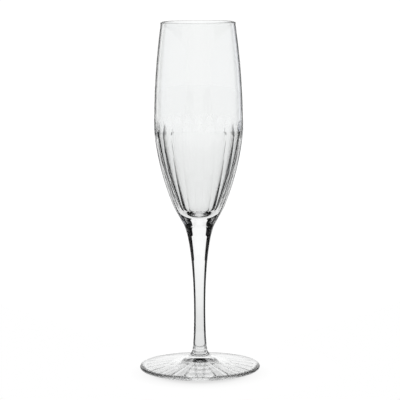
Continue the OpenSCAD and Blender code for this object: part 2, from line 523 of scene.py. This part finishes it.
class RayShape:
    """Shallow rays pressed up into the foot's underside."""

    def __init__(self, foot, count):
        self.foot = foot
        self.count = count

    def cut(self, radius, turn, height):
        """Lifts the underside into the rays and lines its columns up with their edges."""
        foot, bar, pitch = self.foot, self.foot.ray_bar, math.tau / self.count
        start, end = foot.ray_start, rest_ring(foot)[0] - foot.ray_margin
        low, high = underside(foot, start), underside(foot, end) + foot.ray_depth
        plain = underside(foot, radius)

        def roof(angle):
            """Height of a ray's roof at this angle from its middle."""
            out, across = radius * np.cos(angle), radius * np.sin(angle)
            return low + (out - start) * (high - low) / (end - start) - bar + np.sqrt(bar**2 - across**2)

        middle, aside = column_place(turn, self.count)
        below = (np.abs(height - plain) < TOUCH) & (radius < end + TOUCH) & (radius > start - TOUCH)
        width = halve(lambda a: plain - roof(np.where(below, a, 0.0)), np.full_like(radius, pitch / 2))
        width = np.clip(width, pitch / 2 * LEAST_WIDTH, pitch / 2 * MOST_WIDTH)
        angle = spread_columns(aside, width, pitch)
        lifted = np.maximum(plain, roof(np.where(below, np.clip(angle, -width, width), 0.0)))
        deep = below & (radius < end - TOUCH)
        self.edges = below & ((np.abs(aside) == CUT_COLUMNS) | ~deep)
        return radius, np.where(below, middle + angle, turn), np.where(deep, lifted, height)


# Materials


def node(tree, kind, **values):
    """Adds a shader node and sets its properties and, by name, its inputs."""
    made = tree.nodes.new(kind)
    for key, value in values.items():
        if hasattr(made, key):
            setattr(made, key, value)
        else:
            made.inputs[key.replace("_", " ")].default_value = value
    return made


def new_group(name, inputs, outputs):
    """A shader node group with named float inputs and outputs."""
    group = bpy.data.node_groups.new(name, "ShaderNodeTree")
    for label, default in inputs:
        socket = group.interface.new_socket(name=label, in_out="INPUT", socket_type="NodeSocketFloat")
        socket.default_value = default
    for label in outputs:
        group.interface.new_socket(name=label, in_out="OUTPUT", socket_type="NodeSocketFloat")
    return group, group.nodes.new("NodeGroupInput"), group.nodes.new("NodeGroupOutput")


def upright_noise_group(name, scale, height_label, upright, **noise):
    """Noise drawn out up the glass, as a height for Bump: upright is its share of the scale that way."""
    if name in bpy.data.node_groups:
        return bpy.data.node_groups[name]
    group, ins, outs = new_group(name, [("Scale", scale), (height_label, 1.0)], ["Height"])
    place = node(group, "ShaderNodeTexCoord")
    stretch = node(group, "ShaderNodeMapping")
    stretch.inputs["Scale"].default_value = (1.0, 1.0, upright)
    waves = node(group, "ShaderNodeTexNoise", **noise)
    scaled = node(group, "ShaderNodeMath", operation="MULTIPLY")
    link = group.links.new
    link(place.outputs["Object"], stretch.inputs["Vector"])
    link(stretch.outputs["Vector"], waves.inputs["Vector"])
    link(ins.outputs["Scale"], waves.inputs["Scale"])
    link(waves.outputs["Fac"], scaled.inputs[0])
    link(ins.outputs[height_label], scaled.inputs[1])
    link(scaled.outputs["Value"], outs.inputs["Height"])
    return group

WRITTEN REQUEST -
Copy the lines from the start of the data verbatim, stopping after the line containing "self.count = count".

ANSWER TO THE EXERCISE -
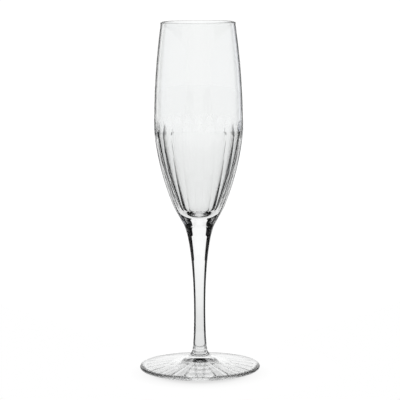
Continue the OpenSCAD and Blender code for this object: part 2, from line 523 of scene.py. This part finishes it.
class RayShape:
    """Shallow rays pressed up into the foot's underside."""

    def __init__(self, foot, count):
        self.foot = foot
        self.count = count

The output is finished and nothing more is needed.